Request:
Repeat everything in the material exactly.

Material provided:
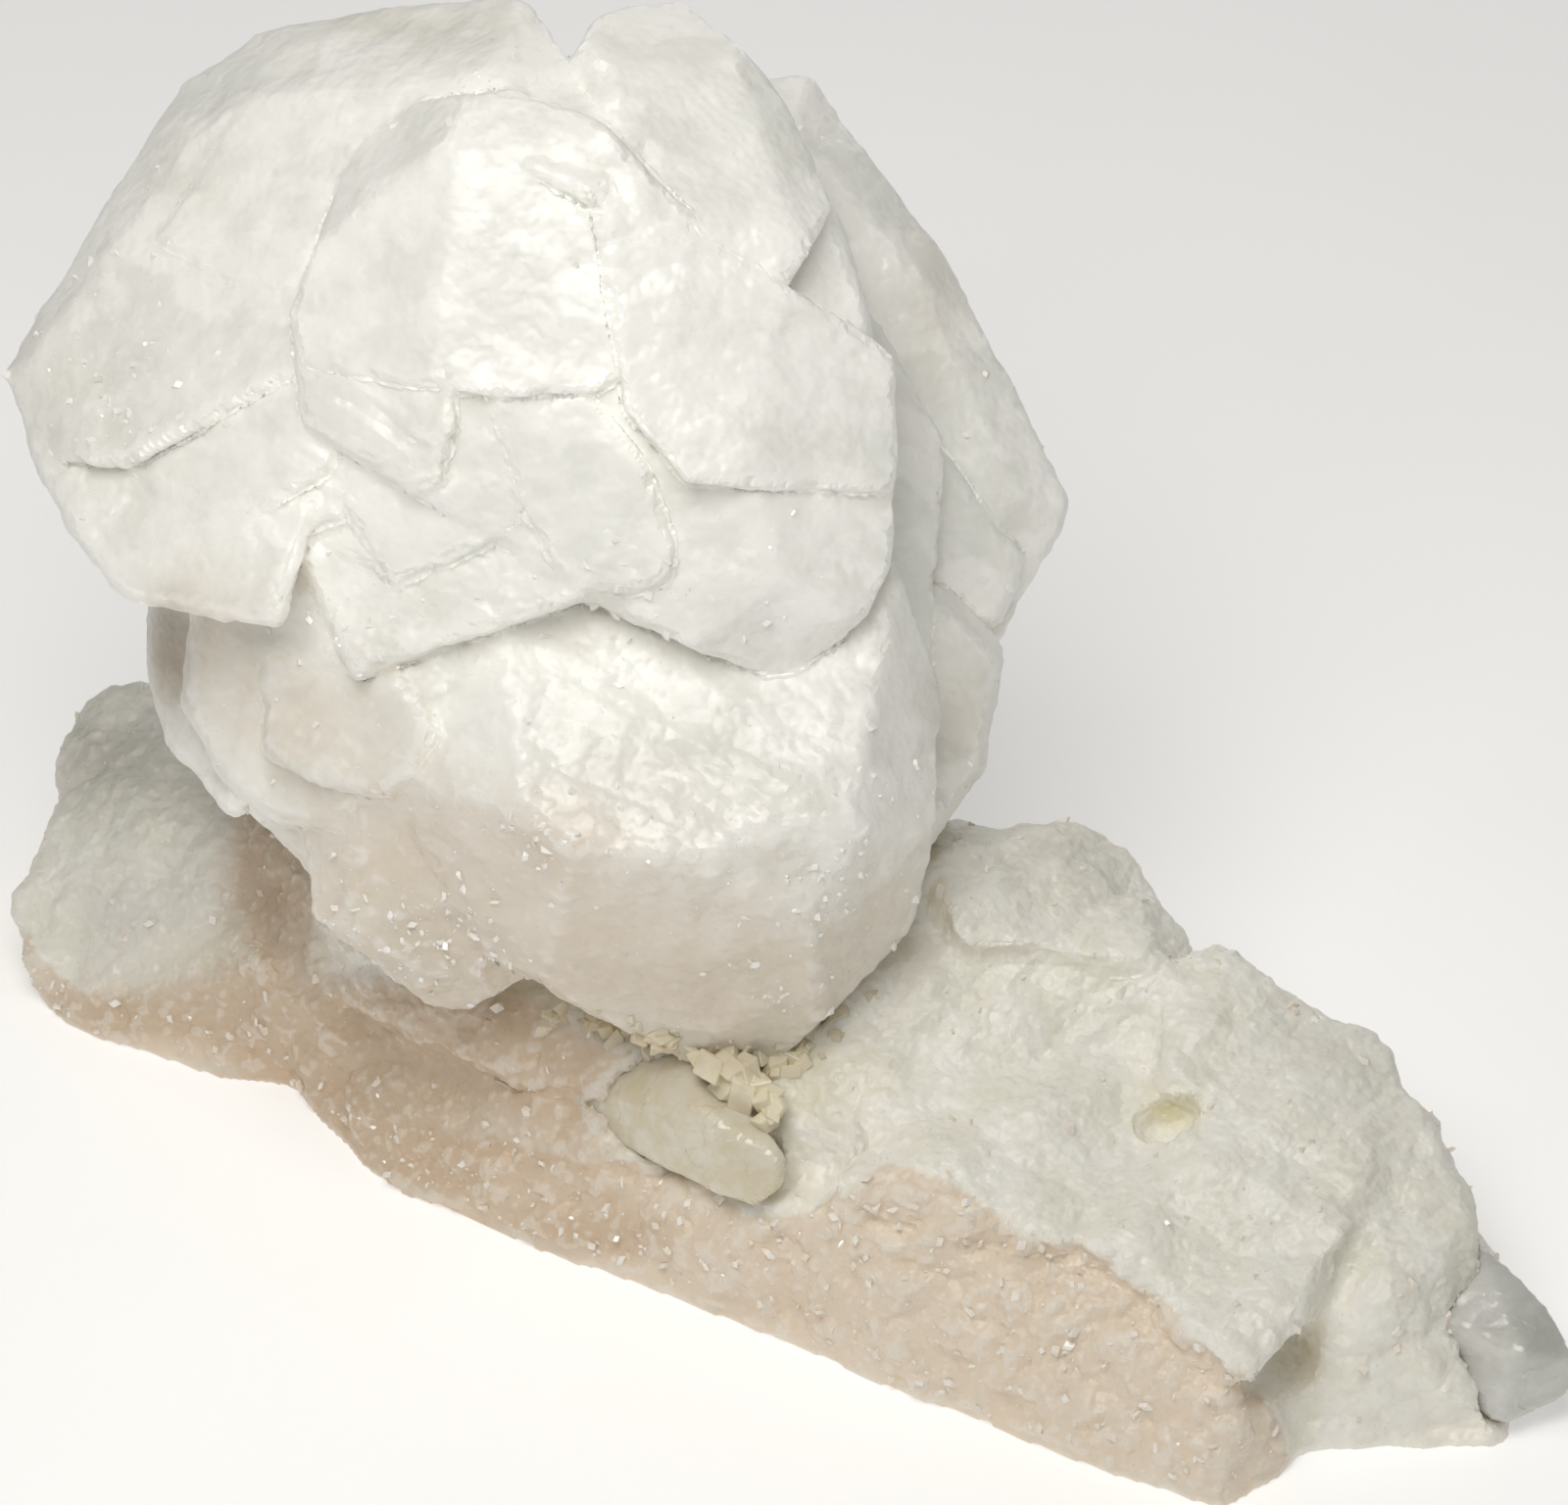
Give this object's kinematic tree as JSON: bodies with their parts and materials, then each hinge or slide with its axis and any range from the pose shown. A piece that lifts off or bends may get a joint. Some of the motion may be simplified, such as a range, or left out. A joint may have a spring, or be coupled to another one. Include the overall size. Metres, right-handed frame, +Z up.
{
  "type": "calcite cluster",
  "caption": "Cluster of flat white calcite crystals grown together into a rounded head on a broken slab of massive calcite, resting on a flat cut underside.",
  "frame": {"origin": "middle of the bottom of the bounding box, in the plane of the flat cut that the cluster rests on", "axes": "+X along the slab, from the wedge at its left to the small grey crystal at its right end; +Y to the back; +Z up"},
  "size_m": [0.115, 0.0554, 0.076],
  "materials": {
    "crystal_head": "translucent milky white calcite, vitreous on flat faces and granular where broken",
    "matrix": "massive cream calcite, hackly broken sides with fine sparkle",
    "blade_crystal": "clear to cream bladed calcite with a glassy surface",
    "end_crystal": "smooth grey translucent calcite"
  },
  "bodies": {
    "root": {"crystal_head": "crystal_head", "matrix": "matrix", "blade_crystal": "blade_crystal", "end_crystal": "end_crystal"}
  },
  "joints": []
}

Response:
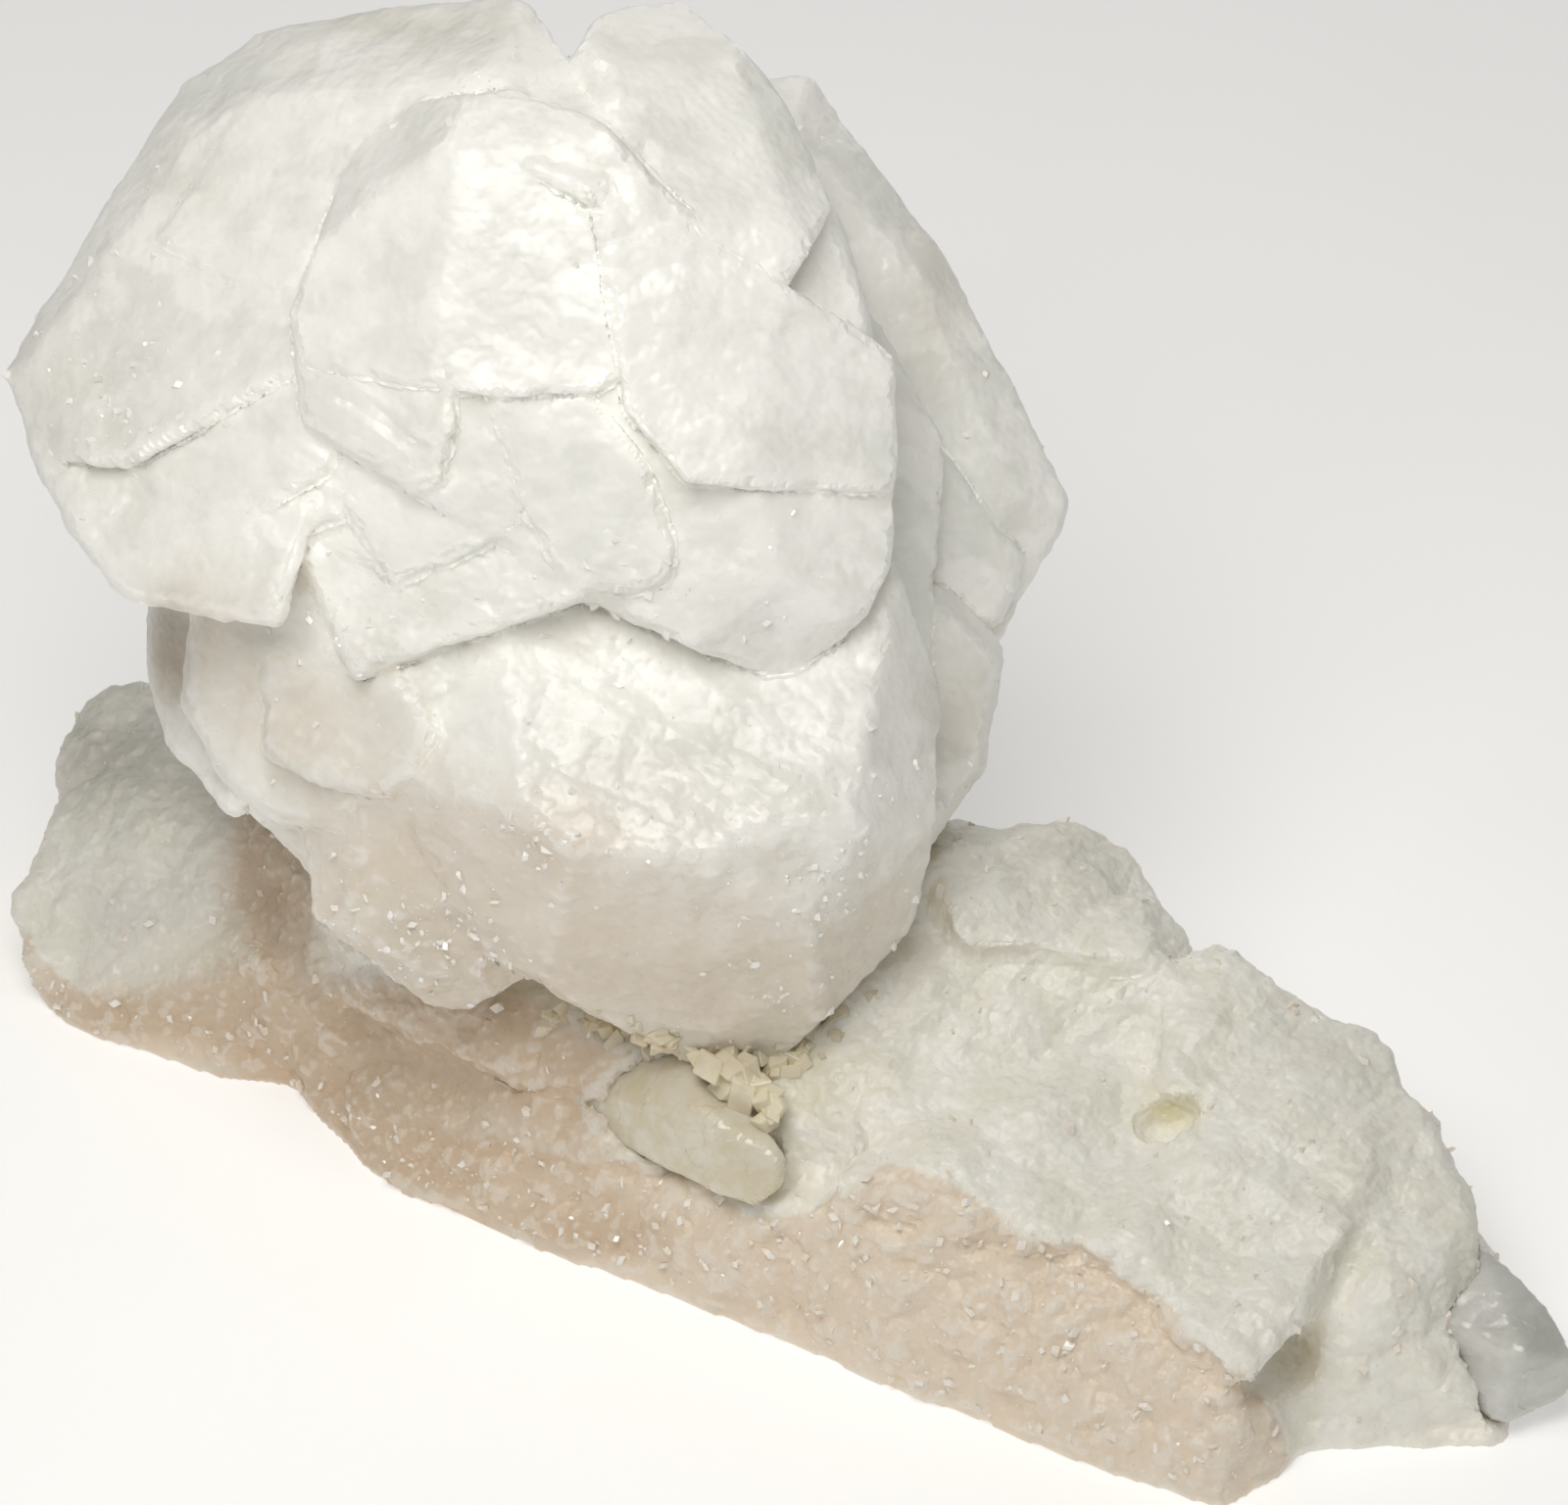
Give this object's kinematic tree as JSON: bodies with their parts and materials, then each hinge or slide with its axis and any range from the pose shown. A piece that lifts off or bends may get a joint. Some of the motion may be simplified, such as a range, or left out. A joint may have a spring, or be coupled to another one. Include the overall size. Metres, right-handed frame, +Z up.
{
  "type": "calcite cluster",
  "caption": "Cluster of flat white calcite crystals grown together into a rounded head on a broken slab of massive calcite, resting on a flat cut underside.",
  "frame": {"origin": "middle of the bottom of the bounding box, in the plane of the flat cut that the cluster rests on", "axes": "+X along the slab, from the wedge at its left to the small grey crystal at its right end; +Y to the back; +Z up"},
  "size_m": [0.115, 0.0554, 0.076],
  "materials": {
    "crystal_head": "translucent milky white calcite, vitreous on flat faces and granular where broken",
    "matrix": "massive cream calcite, hackly broken sides with fine sparkle",
    "blade_crystal": "clear to cream bladed calcite with a glassy surface",
    "end_crystal": "smooth grey translucent calcite"
  },
  "bodies": {
    "root": {"crystal_head": "crystal_head", "matrix": "matrix", "blade_crystal": "blade_crystal", "end_crystal": "end_crystal"}
  },
  "joints": []
}